▸ **Given request**
Go through the entries below and write each one out exactly.

══════════

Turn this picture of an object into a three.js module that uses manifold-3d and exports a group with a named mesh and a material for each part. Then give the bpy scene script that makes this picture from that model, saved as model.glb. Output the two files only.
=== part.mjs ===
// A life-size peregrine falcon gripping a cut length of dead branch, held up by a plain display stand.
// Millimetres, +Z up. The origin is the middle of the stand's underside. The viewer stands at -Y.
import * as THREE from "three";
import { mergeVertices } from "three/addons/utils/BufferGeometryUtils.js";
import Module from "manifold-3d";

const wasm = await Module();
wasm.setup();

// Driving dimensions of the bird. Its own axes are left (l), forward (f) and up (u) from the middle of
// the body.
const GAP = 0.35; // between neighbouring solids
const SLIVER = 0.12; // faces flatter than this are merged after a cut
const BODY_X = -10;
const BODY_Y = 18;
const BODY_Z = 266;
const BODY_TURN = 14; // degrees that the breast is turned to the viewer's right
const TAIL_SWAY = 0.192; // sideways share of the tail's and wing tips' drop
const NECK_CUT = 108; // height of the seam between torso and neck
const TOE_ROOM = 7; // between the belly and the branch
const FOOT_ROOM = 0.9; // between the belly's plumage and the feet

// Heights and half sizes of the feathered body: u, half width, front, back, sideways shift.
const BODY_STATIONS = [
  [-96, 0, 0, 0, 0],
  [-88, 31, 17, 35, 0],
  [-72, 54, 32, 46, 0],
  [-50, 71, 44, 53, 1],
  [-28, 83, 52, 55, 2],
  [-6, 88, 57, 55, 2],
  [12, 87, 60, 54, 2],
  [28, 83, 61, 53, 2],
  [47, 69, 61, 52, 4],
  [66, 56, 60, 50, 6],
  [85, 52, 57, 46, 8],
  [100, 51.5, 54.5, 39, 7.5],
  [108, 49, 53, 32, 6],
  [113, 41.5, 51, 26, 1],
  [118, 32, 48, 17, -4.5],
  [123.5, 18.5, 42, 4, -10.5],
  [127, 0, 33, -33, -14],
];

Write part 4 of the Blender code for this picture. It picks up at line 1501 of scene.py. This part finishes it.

══════════

▸ **The result**
Turn this picture of an object into a three.js module that uses manifold-3d and exports a group with a named mesh and a material for each part. Then give the bpy scene script that makes this picture from that model, saved as model.glb. Output the two files only.
=== part.mjs ===
// A life-size peregrine falcon gripping a cut length of dead branch, held up by a plain display stand.
// Millimetres, +Z up. The origin is the middle of the stand's underside. The viewer stands at -Y.
import * as THREE from "three";
import { mergeVertices } from "three/addons/utils/BufferGeometryUtils.js";
import Module from "manifold-3d";

const wasm = await Module();
wasm.setup();

// Driving dimensions of the bird. Its own axes are left (l), forward (f) and up (u) from the middle of
// the body.
const GAP = 0.35; // between neighbouring solids
const SLIVER = 0.12; // faces flatter than this are merged after a cut
const BODY_X = -10;
const BODY_Y = 18;
const BODY_Z = 266;
const BODY_TURN = 14; // degrees that the breast is turned to the viewer's right
const TAIL_SWAY = 0.192; // sideways share of the tail's and wing tips' drop
const NECK_CUT = 108; // height of the seam between torso and neck
const TOE_ROOM = 7; // between the belly and the branch
const FOOT_ROOM = 0.9; // between the belly's plumage and the feet

// Heights and half sizes of the feathered body: u, half width, front, back, sideways shift.
const BODY_STATIONS = [
  [-96, 0, 0, 0, 0],
  [-88, 31, 17, 35, 0],
  [-72, 54, 32, 46, 0],
  [-50, 71, 44, 53, 1],
  [-28, 83, 52, 55, 2],
  [-6, 88, 57, 55, 2],
  [12, 87, 60, 54, 2],
  [28, 83, 61, 53, 2],
  [47, 69, 61, 52, 4],
  [66, 56, 60, 50, 6],
  [85, 52, 57, 46, 8],
  [100, 51.5, 54.5, 39, 7.5],
  [108, 49, 53, 32, 6],
  [113, 41.5, 51, 26, 1],
  [118, 32, 48, 17, -4.5],
  [123.5, 18.5, 42, 4, -10.5],
  [127, 0, 33, -33, -14],
];

Write part 4 of the Blender code for this picture. It picks up at line 1501 of scene.py. This part finishes it.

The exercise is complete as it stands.